• Exercise prompt: Print, exactly as written, every line from the first line of the records below through the line containing "SHANK_RADIUS = 5.33", and nothing further.

━━━━━━━━━━━━━━━━

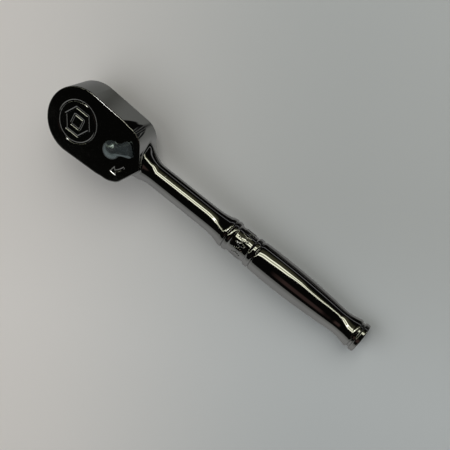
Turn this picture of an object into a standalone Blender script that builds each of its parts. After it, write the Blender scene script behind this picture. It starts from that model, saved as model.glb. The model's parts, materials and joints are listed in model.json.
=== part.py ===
"""Pear-head ratchet wrench with a 3/8 inch square drive and a turned steel handle.

Row frame: the origin is the centre of the drive square's end face, +Z runs up the drive axis
to the reversing lever, and +X runs along the handle to its end. Lengths here are in
millimetres and are turned into metres by MM where the meshes are made.
"""

import math

import bmesh
import bpy
from mathutils import Matrix, Vector

MM = 0.001

# Head
HEAD_RADIUS = 15.5
HEAD_TAPER = math.radians(3.2)
HEAD_CORNER_RADIUS = 9.0
HEAD_TIP_X = 35.0
HEAD_TIP_SLOPE = math.radians(28)
HEAD_TIP_RADIUS = 1.5
HEAD_BOTTOM = 11.5
HEAD_TOP = 26.8
HEAD_EDGE = 0.4
HANDLE_AXIS = 19.6
HANDLE_END = 151.0
SHANK_RADIUS = 5.33

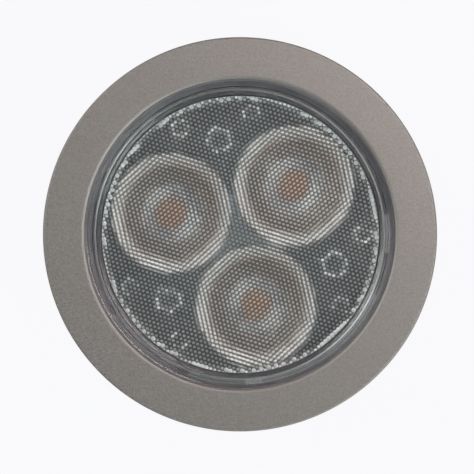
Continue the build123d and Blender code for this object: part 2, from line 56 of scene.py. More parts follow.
# ---------------------------------------------------------------- sizes, as the model has them (millimetres)
R_FLANGE, T_FLANGE, R_OPEN = 30.0, 3.0, 23.8
R_SKIRT, R_THREAD, Z_SKIRT, Z_LIP = 26.2, 25.2, -7.5, 1.0
R_GLASS, R_GLASS_TOP, R_GLASS_STEP = 23.4, 22.05, 24.8
Z_GLASS_TOP, Z_BEVEL, Z_STEP, Z_GLASS_BOT = 2.8, 1.95, 0.75, -1.2
R_OPTIC, Z_OPTIC_TOP, Z_PLATE, Z_LED, Z_BOARD = 21.08, -2.4, -4.3, -13.65, -14.4
R_CELLS, AZ_CELLS, K_WALL, R_MOUTH = 11.08, (42.5, 162.5, 282.5), 1.024, 9.15
R_POST, AZ_POST, R_SMALL, A_SMALL = 15.0, (102.5, 222.5, 342.5), 18.7, 17.4
N_INDEX, R_CAVITY, R_FOOT, H_LENS = 1.49, 2.6, 3.0, 3.6
PITCH, AZ_ROWS = 0.669, 42.5
X_OPTIC, Y_OPTIC = -0.050, -0.050        # the moulding sits a little off centre in its seat
X_ROWS, Y_ROWS = -0.159, 0.092   # where the pattern starts
FROST = 3.2                      # depth of the matt band round each cell's mouth


# ================================================================ camera
PX = R_FLANGE / 197.3            # millimetres in one pixel, at the face
cam_data = bpy.data.cameras.new("camera")
cam = bpy.data.objects.new("camera", cam_data)
bpy.context.scene.collection.objects.link(cam)
bpy.context.scene.camera = cam
DIST = 600.0
cam_data.sensor_width = 36.0
cam_data.lens = 36.0 * DIST / (474 * PX)
cam_data.clip_start = 0.02
cam_data.clip_end = 20.0
VIEW_AZ, VIEW_TILT = math.radians(8.0), math.radians(2.0)     # the photograph is taken a little off the axis
view = Vector((math.sin(VIEW_TILT) * math.cos(VIEW_AZ), math.sin(VIEW_TILT) * math.sin(VIEW_AZ), math.cos(VIEW_TILT)))
cam.location = Vector((-2.60 * PX, -2.66 * PX, T_FLANGE)) * MM + view * DIST * MM
right = Vector((0, 1, 0)).cross(view).normalized()
cam.rotation_euler = Matrix((right, view.cross(right), view)).transposed().to_euler()


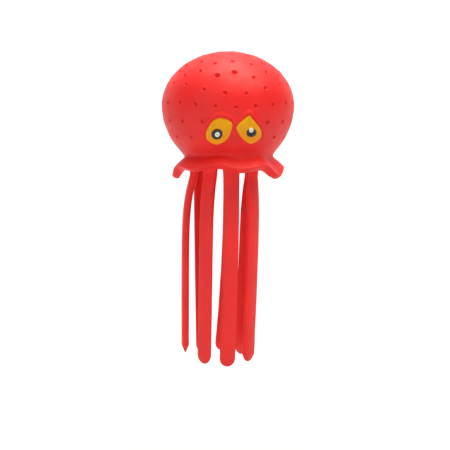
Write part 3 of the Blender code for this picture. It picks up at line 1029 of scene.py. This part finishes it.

━━━━━━━━━━━━━━━━

• Expected answer:
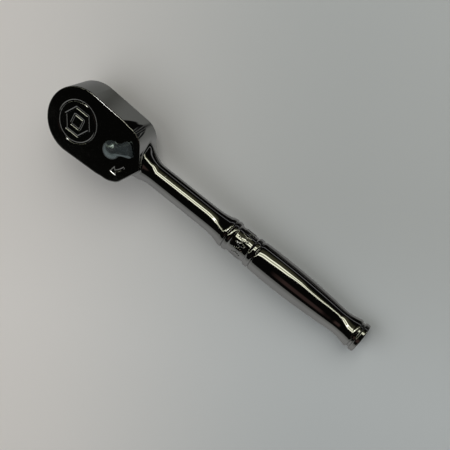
Turn this picture of an object into a standalone Blender script that builds each of its parts. After it, write the Blender scene script behind this picture. It starts from that model, saved as model.glb. The model's parts, materials and joints are listed in model.json.
=== part.py ===
"""Pear-head ratchet wrench with a 3/8 inch square drive and a turned steel handle.

Row frame: the origin is the centre of the drive square's end face, +Z runs up the drive axis
to the reversing lever, and +X runs along the handle to its end. Lengths here are in
millimetres and are turned into metres by MM where the meshes are made.
"""

import math

import bmesh
import bpy
from mathutils import Matrix, Vector

MM = 0.001

# Head
HEAD_RADIUS = 15.5
HEAD_TAPER = math.radians(3.2)
HEAD_CORNER_RADIUS = 9.0
HEAD_TIP_X = 35.0
HEAD_TIP_SLOPE = math.radians(28)
HEAD_TIP_RADIUS = 1.5
HEAD_BOTTOM = 11.5
HEAD_TOP = 26.8
HEAD_EDGE = 0.4
HANDLE_AXIS = 19.6
HANDLE_END = 151.0
SHANK_RADIUS = 5.33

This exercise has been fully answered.